Due anni fa ospitammo a Roma una comunità di ragazzi Cristiani Ortodossi provenienti dall'Alta Galilea e una sera furono letti alcuni brani della Bibbia prima in italiano e poi in lingua ebraica. Il primo fu Deut 6,4-ecc. Noi leggemmo: Ascolta Israele, il Signore è il nostro Dio, il Signore è uno; essi lessero, dal loro testo: Shemà, Adonai elohenu...Io chiesi spiegazione di questo al loro accompagnatore, estraneo, ma al corrente della loro logica il quale mi rispose che per queste persone Israele viene rifiutato persino come parola.
La guida comunicava con loro, ed essi tra di loro solo in arabo. Chiesi ragione anche di questo e, sempre la guida, mi rispose che tutti questi ragazzi erano bilingue, di nazionalità israeliana ma non di razza ebraica, pertanto "l'altra" lingua, e non solo quella non era amata. Spero che il sig. G. Quer possa capire perché in Israele alcuni servizi siano preclusi a talune "minoranze". E' stato già doloroso per me che sono italiano e cattolico prenderne atto; posso solo immaginare come debba tradursi ciò nella vita di tutti i giorni per un ebreo nella sua patria costretto a vivere con al fianco altri cittadini che lo odiano dal più profondo del cuore. L'esenzione degli ultraortodossi meriterebbe un discorso a parte; ma mi sembra solo oltreché una scelta politica di comodo (10% dell'elettorato, destinato a crescere esponenzialmente e che vota secondo una unica coscienza, fa gola e paura) una grossa ingiustizia perpetrata dallo Stato verso chi l'esercito lo fa. Le motivazioni addotte dal sig. Quer a favore di un servizio dovuto da tutti senza distinzioni sono valide e convincenti, ma lo Stato e i suoi governanti sono lungimiranti e si rendono giustamente conto che non sono attuabili nell'immediato, anche se questo immediato dura ormai da oltre sessanta anni e sarà destinato a durarne forse per altri sessanta o almeno fino a quando tutti in Israele, cristiani ed ebrei in Deut. 6, 4...non leggeranno "Shemà Israel". Cordialmente
Luigi Malerba
Risponde Giovanni Quer:
Come accennavo nell'articolo, l'esercito può rifiutare l'arruolamento per ragioni di sicurezza. Tuttavia, l'esenzione totale dalla coscrizione degli arabi per ragioni politiche si prova insostenibile proprio a fronte dell'atteggiamento della minoranza araba verso lo Stato, verso la narrativa e l'etos israeliani e verso gli ebrei in generale. Richiedere agli arabi di contribuire alla società israeliana come ogni altro cittadino è per taluni una prova di fedeltà, per altri un'occasione di integrazione, per alcuni un'ennesimo tentativo di oppressione.
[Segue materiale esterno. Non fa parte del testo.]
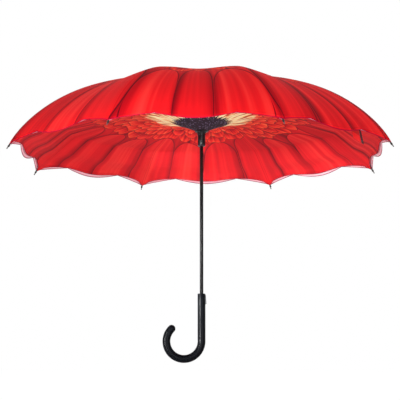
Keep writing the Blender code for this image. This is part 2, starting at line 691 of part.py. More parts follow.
def hung_band(name, finish, start, width, drop):
    """A band of fabric that hangs from the inner canopy in the plane of the last rib."""
    corners = [strap_point(start, 0), strap_point(start + width, 0)]
    corners += [strap_point(start + width, drop), strap_point(start, drop)]
    bm = bmesh.new()
    rings = []
    for side in (-0.5, 0.5):
        shift = Vector((0, side * STRAP_THICKNESS, 0))
        rings.append([bm.verts.new(corner + shift) for corner in corners])
    skin(bm, rings)
    bm.faces.new(rings[0])
    bm.faces.new(rings[-1])
    mesh = finished(bm, name)
    mesh.transform(Matrix.Rotation((RIB_COUNT - 0.5) * GORE_ANGLE, 4, "Z"))
    placed(name, mesh, finish)


def make_strap():
    """The tab, the narrow strap beside it and its stud, hung from the inner canopy at the last rib."""
    tab_start = STRAP_RADIUS - STRAP_THICKNESS - TAB_WIDTH
    hung_band("strap_tab", RED_FABRIC, tab_start, TAB_WIDTH, TAB_LENGTH)
    hung_band("closing_strap", MAROON_FABRIC, STRAP_RADIUS, STRAP_WIDTH, STRAP_LENGTH)
    middle = strap_point(STRAP_RADIUS + STRAP_WIDTH / 2, STRAP_LENGTH * SNAP_PLACE_SHARE)
    face = middle - Vector((0, STRAP_THICKNESS / 2 + CLEARANCE, 0))
    last = Matrix.Rotation((RIB_COUNT - 0.5) * GORE_ANGLE, 4, "Z")
    place = last @ Matrix.Translation(face) @ Matrix.Rotation(math.pi / 2, 4, "X")
    stud = [(0, 0), (SNAP_RADIUS, 0), (SNAP_RADIUS, SNAP_THICKNESS), (0, SNAP_THICKNESS)]
    placed("strap_snap", turned("strap_snap", stud, EYE_SIDES), STEEL, place)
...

Sulla questione della lealtà della minoranza araba verso Israele concordo nel sostenere che la narrativa palestinese ha penetrato il sentire sociale degli arabi israeliani che si definiscono palestinesi pur essendo felici di avere il passaporto israeliano. Non credo che il problema della lealtà sia definito dalla lingua araba, se non dal rifiuto di parlare l'ebraico quale lingua dell' 'oppressore'. Credo invece che il problema della lealtà sia definito dal ruolo dell'individuo verso lo Stato. Se il principio di eguaglianza richiede un trattamento diverso delle differenze, richiede anche un eguale sacrificio ai consociati. Pertato se il servizio militare è incompatibile con le ragioni di sicurezza e con l'etos della minoranza araba, il servizio civile non può che esser adatto alle richieste di ogni parte sociale.
Non finisce qui. Poiché i programmi di servizio civile sono approvati e gestiti dal Ministero della Difesa, molti cittadini arabi preferiscono boicottare questa via per percorrerne di alternative interamente definite dalle istituzioni comunitarie arabe. Il sogno di costruire una società parallela può esser tacitato proprio da un segnale forte che imponga a tutti, ebrei ultra ortodossi a-sionisti o cristiano ortodossi che non vogliono pronunciare la parola Israele, di dare allo stato un periodo della propria vita. Se questa è la giusta via verso l'integrazione è impossibile saperlo prima di percorrerla, tuttavia è il caso che anche i cittadini arabi "intrappolati" in uno stato ebraico che non riconsocono e in un popolo arabo che non li riconsoce si chiedano "cosa posso fare io per lo Stato" invece che chiedersi "come posso prendere sempre di più dallo Stato".